Written instruction - Read the listing and extract each line that includes the word "from".

BEGIN Extracted entries

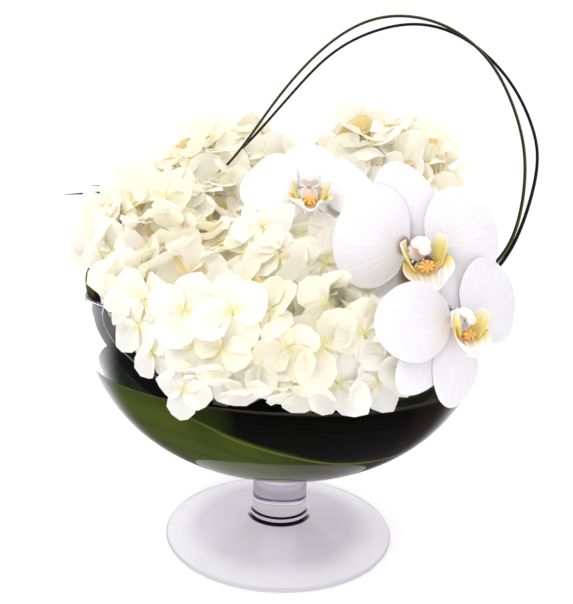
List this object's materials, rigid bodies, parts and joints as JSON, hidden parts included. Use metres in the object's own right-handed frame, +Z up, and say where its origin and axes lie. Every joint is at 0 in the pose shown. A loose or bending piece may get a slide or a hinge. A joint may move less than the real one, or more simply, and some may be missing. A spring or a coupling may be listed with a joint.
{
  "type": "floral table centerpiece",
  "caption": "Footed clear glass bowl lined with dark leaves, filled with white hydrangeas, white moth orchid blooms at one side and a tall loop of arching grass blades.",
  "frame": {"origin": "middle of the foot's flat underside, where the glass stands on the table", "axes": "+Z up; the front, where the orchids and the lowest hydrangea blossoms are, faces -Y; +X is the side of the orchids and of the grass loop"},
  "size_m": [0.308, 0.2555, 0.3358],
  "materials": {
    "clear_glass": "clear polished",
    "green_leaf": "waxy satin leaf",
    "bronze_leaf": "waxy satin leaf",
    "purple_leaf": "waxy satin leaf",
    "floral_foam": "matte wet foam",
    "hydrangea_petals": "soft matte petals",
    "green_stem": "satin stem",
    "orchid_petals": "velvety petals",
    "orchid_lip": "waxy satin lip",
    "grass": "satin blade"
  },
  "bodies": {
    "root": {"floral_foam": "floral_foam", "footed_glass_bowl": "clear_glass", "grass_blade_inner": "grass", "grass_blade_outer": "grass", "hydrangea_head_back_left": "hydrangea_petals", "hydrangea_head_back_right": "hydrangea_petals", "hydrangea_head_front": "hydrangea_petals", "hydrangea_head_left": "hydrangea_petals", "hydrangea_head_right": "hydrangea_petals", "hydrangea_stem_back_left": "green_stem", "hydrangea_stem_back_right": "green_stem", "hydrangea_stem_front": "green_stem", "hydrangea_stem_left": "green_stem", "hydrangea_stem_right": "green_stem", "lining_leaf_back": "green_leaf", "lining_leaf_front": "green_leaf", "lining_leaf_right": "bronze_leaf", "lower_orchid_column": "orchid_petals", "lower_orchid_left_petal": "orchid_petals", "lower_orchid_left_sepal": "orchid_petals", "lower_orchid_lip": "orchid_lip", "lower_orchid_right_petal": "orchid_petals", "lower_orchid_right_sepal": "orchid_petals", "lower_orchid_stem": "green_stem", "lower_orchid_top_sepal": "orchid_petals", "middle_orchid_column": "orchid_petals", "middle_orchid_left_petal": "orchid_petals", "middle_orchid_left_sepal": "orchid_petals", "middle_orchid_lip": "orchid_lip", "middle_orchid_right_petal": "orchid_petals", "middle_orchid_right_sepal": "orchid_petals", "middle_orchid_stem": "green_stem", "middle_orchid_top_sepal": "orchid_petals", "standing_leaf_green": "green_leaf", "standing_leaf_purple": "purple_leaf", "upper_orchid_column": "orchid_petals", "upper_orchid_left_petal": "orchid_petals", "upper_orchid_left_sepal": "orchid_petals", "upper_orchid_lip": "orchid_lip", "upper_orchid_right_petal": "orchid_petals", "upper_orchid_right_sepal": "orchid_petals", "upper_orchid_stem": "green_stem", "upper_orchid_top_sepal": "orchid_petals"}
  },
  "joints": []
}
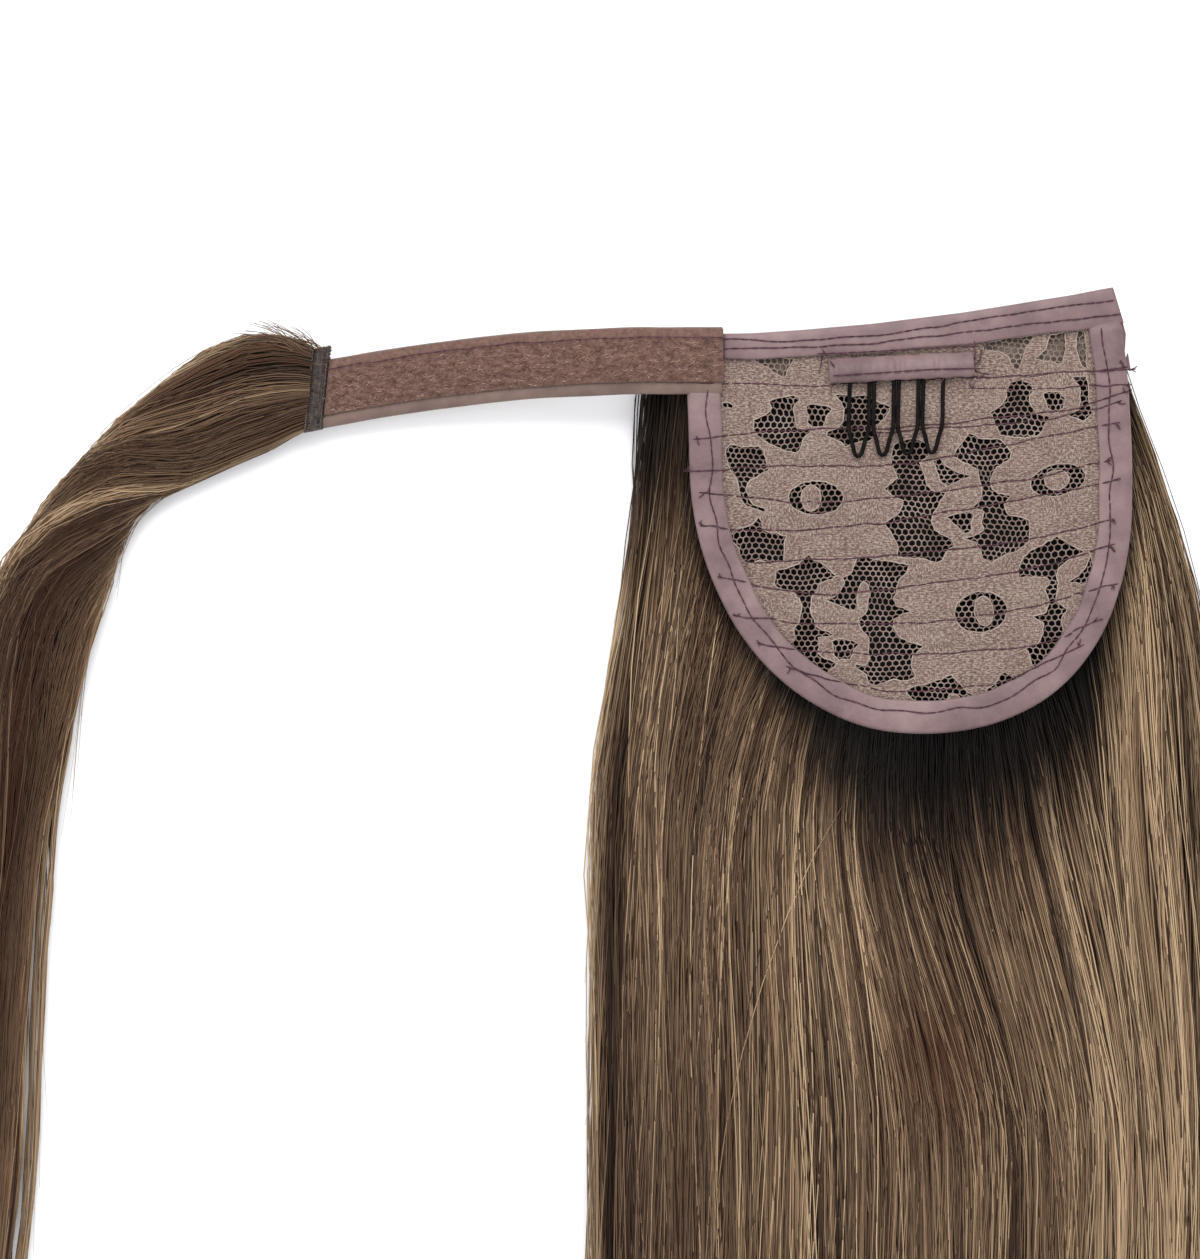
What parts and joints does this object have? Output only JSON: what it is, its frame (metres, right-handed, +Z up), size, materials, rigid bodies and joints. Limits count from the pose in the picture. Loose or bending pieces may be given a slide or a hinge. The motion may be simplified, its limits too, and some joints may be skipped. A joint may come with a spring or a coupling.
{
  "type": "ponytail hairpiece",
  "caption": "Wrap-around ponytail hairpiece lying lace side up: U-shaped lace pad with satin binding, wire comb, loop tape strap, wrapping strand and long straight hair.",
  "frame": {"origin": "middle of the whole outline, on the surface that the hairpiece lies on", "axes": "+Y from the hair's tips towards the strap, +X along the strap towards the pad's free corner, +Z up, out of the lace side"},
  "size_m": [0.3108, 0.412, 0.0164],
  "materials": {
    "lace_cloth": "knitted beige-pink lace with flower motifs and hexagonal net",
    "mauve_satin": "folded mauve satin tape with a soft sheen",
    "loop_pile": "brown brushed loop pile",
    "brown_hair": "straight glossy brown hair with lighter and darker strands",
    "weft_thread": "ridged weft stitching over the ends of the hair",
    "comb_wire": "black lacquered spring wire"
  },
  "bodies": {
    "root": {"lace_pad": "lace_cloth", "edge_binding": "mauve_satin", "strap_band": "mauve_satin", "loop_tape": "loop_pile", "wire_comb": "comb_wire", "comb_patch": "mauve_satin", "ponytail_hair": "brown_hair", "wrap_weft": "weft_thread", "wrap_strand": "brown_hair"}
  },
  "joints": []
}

END Extracted entries

Answer to this exercise -
What parts and joints does this object have? Output only JSON: what it is, its frame (metres, right-handed, +Z up), size, materials, rigid bodies and joints. Limits count from the pose in the picture. Loose or bending pieces may be given a slide or a hinge. The motion may be simplified, its limits too, and some joints may be skipped. A joint may come with a spring or a coupling.
  "frame": {"origin": "middle of the whole outline, on the surface that the hairpiece lies on", "axes": "+Y from the hair's tips towards the strap, +X along the strap towards the pad's free corner, +Z up, out of the lace side"},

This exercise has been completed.